---------- Rows ----------
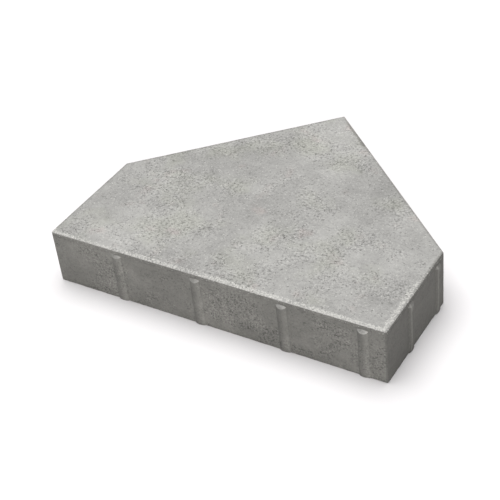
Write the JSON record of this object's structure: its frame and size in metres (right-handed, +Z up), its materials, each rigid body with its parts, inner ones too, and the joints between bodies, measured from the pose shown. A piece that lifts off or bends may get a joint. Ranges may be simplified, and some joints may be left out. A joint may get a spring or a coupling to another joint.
{
  "type": "mitre paving slab",
  "caption": "Pentagonal pressed-concrete edge slab with a bevelled face and upright spacer nibs, for paving laid on the diagonal.",
  "frame": {"origin": "on the underside, in the middle of the rectangle that the plan just fits into, without the nibs", "axes": "+X along the long side, +Y from the long side towards the peak, +Z up through the walking face"},
  "size_m": [0.427, 0.3494, 0.07],
  "materials": {
    "backing_concrete": "matte",
    "facing_concrete": "matte",
    "nib_concrete": "matte"
  },
  "bodies": {
    "root": {"backing_concrete": "backing_concrete", "facing_concrete": "facing_concrete", "spacer_nib_front_1": "nib_concrete", "spacer_nib_front_2": "nib_concrete", "spacer_nib_front_3": "nib_concrete", "spacer_nib_front_4": "nib_concrete", "spacer_nib_right_1": "nib_concrete", "spacer_nib_right_2": "nib_concrete", "spacer_nib_right_mitre_1": "nib_concrete", "spacer_nib_right_mitre_2": "nib_concrete", "spacer_nib_right_mitre_3": "nib_concrete", "spacer_nib_left_mitre_1": "nib_concrete", "spacer_nib_left_mitre_2": "nib_concrete", "spacer_nib_left_mitre_3": "nib_concrete", "spacer_nib_left_1": "nib_concrete", "spacer_nib_left_2": "nib_concrete"}
  },
  "joints": []
}
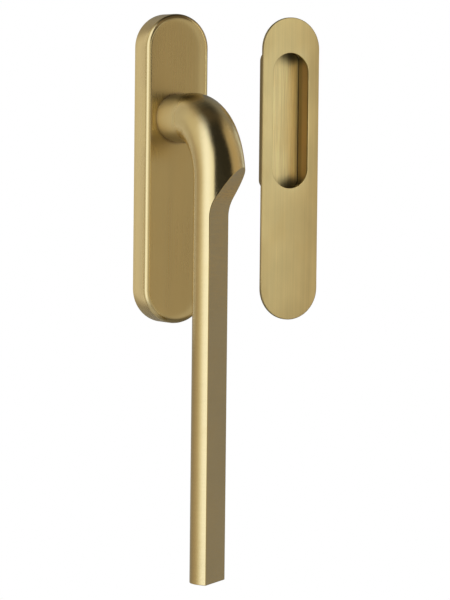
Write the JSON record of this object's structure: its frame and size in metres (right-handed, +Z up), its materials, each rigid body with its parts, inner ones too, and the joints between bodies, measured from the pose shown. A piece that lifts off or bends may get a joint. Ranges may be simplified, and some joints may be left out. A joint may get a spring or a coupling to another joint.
{
  "type": "lift and slide door handle",
  "caption": "Lever handle on a pill-shaped cover plate with a half-round grip, and a separate flush pull with a pill-shaped recess.",
  "frame": {"origin": "middle of the cover plate's back, on the door face", "axes": "+Z up, fronts face -Y, the spindle and bolts go into the door along +Y, +X towards the flush pull"},
  "size_m": [0.1473, 0.142, 0.3975],
  "materials": {
    "satin_brass": "satin, brushed lengthwise",
    "zinc_casting": "as cast, zinc plated",
    "plated_steel": "zinc plated",
    "bush_plastic": "matte",
    "seal_rubber": "matte"
  },
  "bodies": {
    "fixed_plates": {"cover_plate": "satin_brass", "pull_face_plate": "satin_brass", "pull_cup": "satin_brass", "base_plate": "zinc_casting", "bearing_bush": "bush_plastic", "pull_gasket": "seal_rubber", "through_bolt_upper": "plated_steel", "locating_sleeve_upper": "plated_steel", "threaded_post_upper": "plated_steel", "cover_clip_upper": "plated_steel", "clip_rivet_upper": "plated_steel", "through_bolt_lower": "plated_steel", "locating_sleeve_lower": "plated_steel", "threaded_post_lower": "plated_steel", "cover_clip_lower": "plated_steel", "clip_rivet_lower": "plated_steel"},
    "lever": {"lever_handle": "satin_brass", "spindle": "plated_steel", "spindle_grub_screw": "plated_steel", "slide_washer": "plated_steel", "retaining_ring": "plated_steel"}
  },
  "joints": [
    {"name": "lever_turn", "type": "hinge", "parent": "fixed_plates", "child": "lever", "pos_m": [0, 0, 0.036], "axis": [0, 1, 0], "range_deg": [0, 180]}
  ]
}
----------
Problem to work on: Copy out each record exactly as given, omitting none.

Solution:
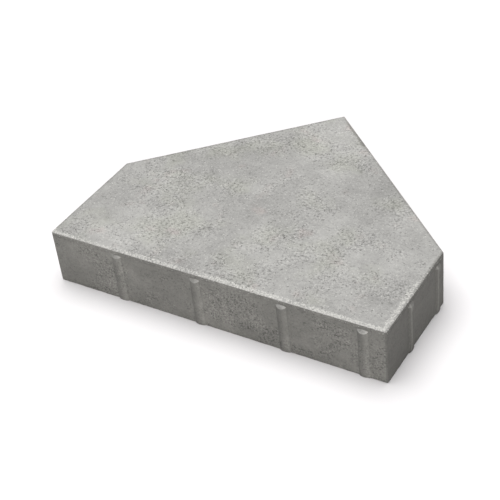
Write the JSON record of this object's structure: its frame and size in metres (right-handed, +Z up), its materials, each rigid body with its parts, inner ones too, and the joints between bodies, measured from the pose shown. A piece that lifts off or bends may get a joint. Ranges may be simplified, and some joints may be left out. A joint may get a spring or a coupling to another joint.
{
  "type": "mitre paving slab",
  "caption": "Pentagonal pressed-concrete edge slab with a bevelled face and upright spacer nibs, for paving laid on the diagonal.",
  "frame": {"origin": "on the underside, in the middle of the rectangle that the plan just fits into, without the nibs", "axes": "+X along the long side, +Y from the long side towards the peak, +Z up through the walking face"},
  "size_m": [0.427, 0.3494, 0.07],
  "materials": {
    "backing_concrete": "matte",
    "facing_concrete": "matte",
    "nib_concrete": "matte"
  },
  "bodies": {
    "root": {"backing_concrete": "backing_concrete", "facing_concrete": "facing_concrete", "spacer_nib_front_1": "nib_concrete", "spacer_nib_front_2": "nib_concrete", "spacer_nib_front_3": "nib_concrete", "spacer_nib_front_4": "nib_concrete", "spacer_nib_right_1": "nib_concrete", "spacer_nib_right_2": "nib_concrete", "spacer_nib_right_mitre_1": "nib_concrete", "spacer_nib_right_mitre_2": "nib_concrete", "spacer_nib_right_mitre_3": "nib_concrete", "spacer_nib_left_mitre_1": "nib_concrete", "spacer_nib_left_mitre_2": "nib_concrete", "spacer_nib_left_mitre_3": "nib_concrete", "spacer_nib_left_1": "nib_concrete", "spacer_nib_left_2": "nib_concrete"}
  },
  "joints": []
}
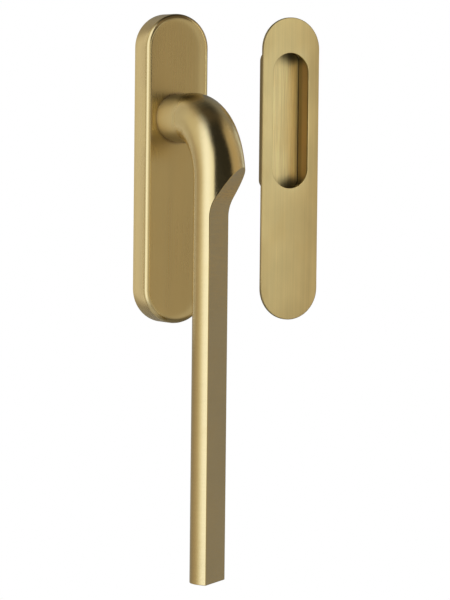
Write the JSON record of this object's structure: its frame and size in metres (right-handed, +Z up), its materials, each rigid body with its parts, inner ones too, and the joints between bodies, measured from the pose shown. A piece that lifts off or bends may get a joint. Ranges may be simplified, and some joints may be left out. A joint may get a spring or a coupling to another joint.
{
  "type": "lift and slide door handle",
  "caption": "Lever handle on a pill-shaped cover plate with a half-round grip, and a separate flush pull with a pill-shaped recess.",
  "frame": {"origin": "middle of the cover plate's back, on the door face", "axes": "+Z up, fronts face -Y, the spindle and bolts go into the door along +Y, +X towards the flush pull"},
  "size_m": [0.1473, 0.142, 0.3975],
  "materials": {
    "satin_brass": "satin, brushed lengthwise",
    "zinc_casting": "as cast, zinc plated",
    "plated_steel": "zinc plated",
    "bush_plastic": "matte",
    "seal_rubber": "matte"
  },
  "bodies": {
    "fixed_plates": {"cover_plate": "satin_brass", "pull_face_plate": "satin_brass", "pull_cup": "satin_brass", "base_plate": "zinc_casting", "bearing_bush": "bush_plastic", "pull_gasket": "seal_rubber", "through_bolt_upper": "plated_steel", "locating_sleeve_upper": "plated_steel", "threaded_post_upper": "plated_steel", "cover_clip_upper": "plated_steel", "clip_rivet_upper": "plated_steel", "through_bolt_lower": "plated_steel", "locating_sleeve_lower": "plated_steel", "threaded_post_lower": "plated_steel", "cover_clip_lower": "plated_steel", "clip_rivet_lower": "plated_steel"},
    "lever": {"lever_handle": "satin_brass", "spindle": "plated_steel", "spindle_grub_screw": "plated_steel", "slide_washer": "plated_steel", "retaining_ring": "plated_steel"}
  },
  "joints": [
    {"name": "lever_turn", "type": "hinge", "parent": "fixed_plates", "child": "lever", "pos_m": [0, 0, 0.036], "axis": [0, 1, 0], "range_deg": [0, 180]}
  ]
}